Achievement Highlights

  1. I scraped the data from my DiscourseHub community successfully and stored it in a csv file for later usage
  2. I cleaned the data and stored it within a data frame, which I then modified to remove things like whitespace and punctuation and to use key words. I essentially was able to change the data for future usage. I also added a column that was simply a sentence of every important word that could contribute to the post.
  3. I learned the math behind cosine similarity and matrices in order to understand how to recommend something. I used tools I had and examples to help me in creating a function that decides which posts are most similar.

Detailed Statement of Tasks

  1. I used the beautiful soup library and inspect elements in order to scrape data from a webpage.
  2. I used the pandas library to put data and read data from a csv file.
  3. I cleaned the data in the csv file by removing whitespace, punctuation, and words that were not necessary.
  4. I organized all the words I needed to determine similarity in a single sentence which I stored in another column of the table.
  5. I used a recommend function which calculated the similarity between posts to recommend something.

Problems Faced

I faced many issues regarding the elements and tags in the html of the website, but was able to get around these after much debugging and troubleshooting. I also had some problems with VScode itself but resolved these relatively easily. My most common problem was with the dataframes itself and understanding the structure and syntax of pandas and what it took to make changes or read information from them.

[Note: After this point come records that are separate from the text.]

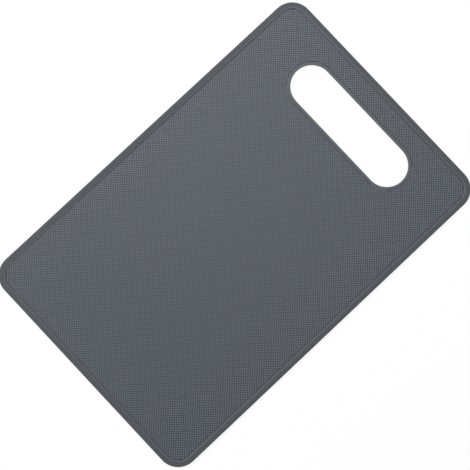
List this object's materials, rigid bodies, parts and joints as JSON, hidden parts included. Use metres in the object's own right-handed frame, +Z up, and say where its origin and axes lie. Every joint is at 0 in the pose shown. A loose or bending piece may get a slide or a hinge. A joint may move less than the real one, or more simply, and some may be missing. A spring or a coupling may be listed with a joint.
{
  "type": "flexible cutting mat",
  "caption": "Flat rectangular flexible cutting mat with rounded corners, a long round-ended hand slot at one end, an embossed field and a soft rim keyed round the edge.",
  "frame": {"origin": "centre of the mat's footprint, on the plane that it lies on", "axes": "+X along the mat's length towards the hand slot, +Y across the mat, +Z up out of the embossed face"},
  "size_m": [0.38, 0.25, 0.002],
  "materials": {
    "panel_plastic": "dark grey polypropylene, satin, embossed with a fine crosshatch on the field and smooth on its borders",
    "rim_elastomer": "dark grey soft elastomer, matte"
  },
  "bodies": {
    "root": {"cutting_panel": "panel_plastic", "edge_rim": "rim_elastomer"}
  },
  "joints": []
}
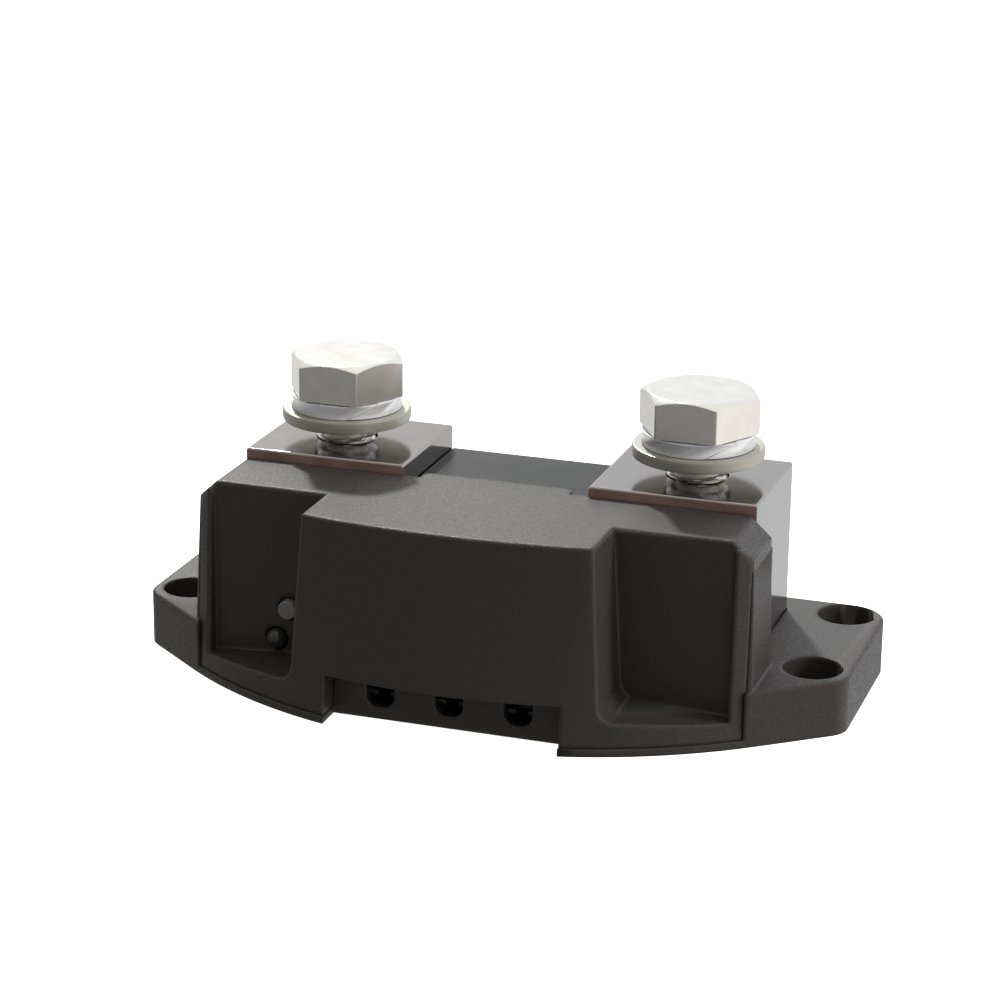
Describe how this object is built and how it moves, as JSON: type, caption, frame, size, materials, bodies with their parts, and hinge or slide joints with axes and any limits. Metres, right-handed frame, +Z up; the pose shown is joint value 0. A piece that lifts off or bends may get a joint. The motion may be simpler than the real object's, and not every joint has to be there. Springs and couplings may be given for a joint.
{
  "type": "battery shunt",
  "caption": "Current shunt for a battery monitor: two plated bolt terminals in a black curved-front housing with cable slots, a push button and a lamp.",
  "frame": {"origin": "bottom centre of the overall box, on the mounting face", "axes": "+X along the row of terminals, +Z up from the mounting face, -Y towards the curved front with the cable slots"},
  "size_m": [0.1168, 0.0579, 0.0479],
  "materials": {
    "housing_plastic": "fine textured black moulding",
    "cover_plastic": "fine textured black moulding",
    "lid_plastic": "smooth dark moulding",
    "plated_copper": "nickel-tin plated, satin; bare copper on the front cut face",
    "manganin": "bare resistance alloy",
    "bright_zinc": "bright zinc plated steel",
    "washer_zinc": "bluish bright zinc plated spring steel",
    "flat_washer_zinc": "satin zinc plated steel",
    "screw_steel": "zinc plated steel",
    "circuit_board": "green solder mask on glass epoxy",
    "header": "tinned brass pins in black strip",
    "spacer_brass": "turned brass",
    "sense_screw": "brass",
    "socket_plastic": "black nylon",
    "pin_metal": "tinned brass",
    "switch_body": "black nylon",
    "button_grey": "mid grey moulding",
    "led_lens": "smoked diffusing epoxy, gloss",
    "lead_wire": "tinned wire",
    "chip_epoxy": "black epoxy",
    "capacitor_case": "sleeved aluminium"
  },
  "bodies": {
    "housing": {"base_housing": "housing_plastic", "front_cover": "cover_plastic", "bridge_lid": "lid_plastic", "terminal_left": "plated_copper", "terminal_right": "plated_copper", "resistor_strip_1": "manganin", "resistor_strip_2": "manganin", "resistor_strip_3": "manganin", "resistor_strip_4": "manganin", "terminal_screws": "screw_steel", "cover_screws": "screw_steel", "main_board": "circuit_board", "connector_board": "circuit_board", "board_header": "header", "sense_spacers": "spacer_brass", "sense_screws": "sense_screw", "cable_sockets": "socket_plastic", "socket_pins": "pin_metal", "tact_switch": "switch_body", "led_lens": "led_lens", "led_leads": "lead_wire", "board_chips": "chip_epoxy", "board_capacitors": "capacitor_case"},
    "washers_left": {"flat_washer_left": "flat_washer_zinc", "spring_washer_left": "washer_zinc"},
    "bolt_left": {"bolt_left": "bright_zinc"},
    "washers_right": {"flat_washer_right": "flat_washer_zinc", "spring_washer_right": "washer_zinc"},
    "bolt_right": {"bolt_right": "bright_zinc"},
    "button": {"push_button": "button_grey"}
  },
  "joints": [
    {"name": "washers_left_lift", "type": "slide", "parent": "housing", "child": "washers_left", "axis": [0, 0, 1], "range_m": [-0.00305, 0.012]},
    {"name": "bolt_left_turn", "type": "hinge", "parent": "washers_left", "child": "bolt_left", "pos_m": [-0.02965, 0.01195, 0.043], "axis": [0, 0, 1], "range_deg": [-733, 2881]},
    {"name": "washers_right_lift", "type": "slide", "parent": "housing", "child": "washers_right", "axis": [0, 0, 1], "range_m": [-0.00305, 0.012]},
    {"name": "bolt_right_turn", "type": "hinge", "parent": "washers_right", "child": "bolt_right", "pos_m": [0.02965, 0.01195, 0.043], "axis": [0, 0, 1], "range_deg": [-733, 2881]},
    {"name": "button_press", "type": "slide", "parent": "housing", "child": "button", "axis": [0, 1, 0], "range_m": [0, 0.00035], "stiffness_N_per_m": 3000, "springref_m": -0.0002}
  ],
  "couplings": [
    {"joint": "bolt_left_turn", "follows": "washers_left_lift", "rad_per_m": 4188.8},
    {"joint": "bolt_right_turn", "follows": "washers_right_lift", "rad_per_m": 4188.8}
  ]
}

After scouring the docs, I was able to develop a better understanding of this.

Technical

  1. I created a new column which contained all of the data.
  2. I used cosine similarity to create a basic recommender system which simply uses the cosine matrix to determine whether two posts are similar or not.
  3. I used this recommender function to determine the top 10 most similar posts to any inputted post.
  4. I then moved on to advanced data modeling functions and created different pipelines and determined which would get the highest accuracy on my data.
  5. I experimented a few times with this by changing around data inputted in order to get the highest level of accuracy output.
  6. I abstracted all of my functions and data files both in this module and in other modules in order to simplify the process.

Tools

VScode Numpy SKLearn Pandas

Soft Skills

A problem I had with this one was largely due to the way I did not structure my functions well enough in module 2. I then went back and edited a lot of parts to my module 2 so that it could be used more efficiently in the future and did the same to module 3 and I understood how to keep my code neat and organized. I also used youtube videos about math and other functions to better understand what I was doing.

Achievement Highlights

  1. I was able to create a basic recommender system using cosine similarity
  2. I was able to analyze different models on my data
  3. Eventually got to almost a 90% accuracy with my models after inputting and outputting a lot of data
  4. Scraped even more data and restructured my code from both modules

Detailed Statement of Tasks Completed

  1. I first created two new csv files which each had a bag of words. One had it with only key words inputted into the bag of words whereas the other still had stopwords and was not too cleaned in order to see if one would work better than the other in modeling.
  2. I then constructed a cosine similarity matrix for a basic recommender system. I reviewed a little bit of linear algebra at this time to because I wanted to try and better understand what was going on. I then tried inputting a few posts and seeing the outputs of the top 10 similar ones.
  3. Next I moved on to the modeling and constructed pipelines for each of the different types of models. In these models I fed in different types of data (fully cleaned or semi-cleaned), different amounts of data, and different constraints on the models and decided on the best one.
  4. During my data analysis and models training I plotted graphs to better understand the way the data was structured
  5. Scraped more data and reorganized code structure and layout.

Problems Faced

The biggest problem I faced in doing this module was time constraints. I had an extremely busy schedule and was forced to do most of this in a very short period of time. However, I remained motivated even though the module looked tougher compared to earlier ones and was able to complete it before the deadline. Technical problems I faced I solved by using the mentors guide or by looking on websites such as StackOverflow for general solutions. I will continue tying to get even greater accuracy by changing around the data and attempting new techniques. One more thing I am slowly getting better at is my teamwork skills. Since I recently became a PM later into the program, I have needed to catch up and rise to the challenge even though I had a late start. I have been looking through the website and discussing with fellow PMs as for what could be done to maximize my potential as a project manager.

Technical Area:

  • Learned how to train BERT, xlnet, roberta, distilbert models using the Simple Transformers library
  • Was able to combine various models such as BERT and Random Forest and see their overall effectivness.
  • Learned how BERT operates and how it can function

Tools:

  • Simple Transformers
  • tokenizers
  • Docker
  • SKlearn
  • Jupiter Notebook

Achievement Highlights:

  • Was able to train various models and see what their relative efficiencies were.
  • Tried using different types of data, such as cleaned, cleaned, and not cleaned, to see which one was more effective.
  • Tried dockerization of ML App with the advanced models → currently still having issues with this and is one of my main challenges.

Challenges:

  • As the modules are becoming more complicated, a better understanding of the ins and outs of machine learning is needed to progress. Even though I had a lot of trouble at first, I was eventually able to obtain the knowledge I needed to complete this module.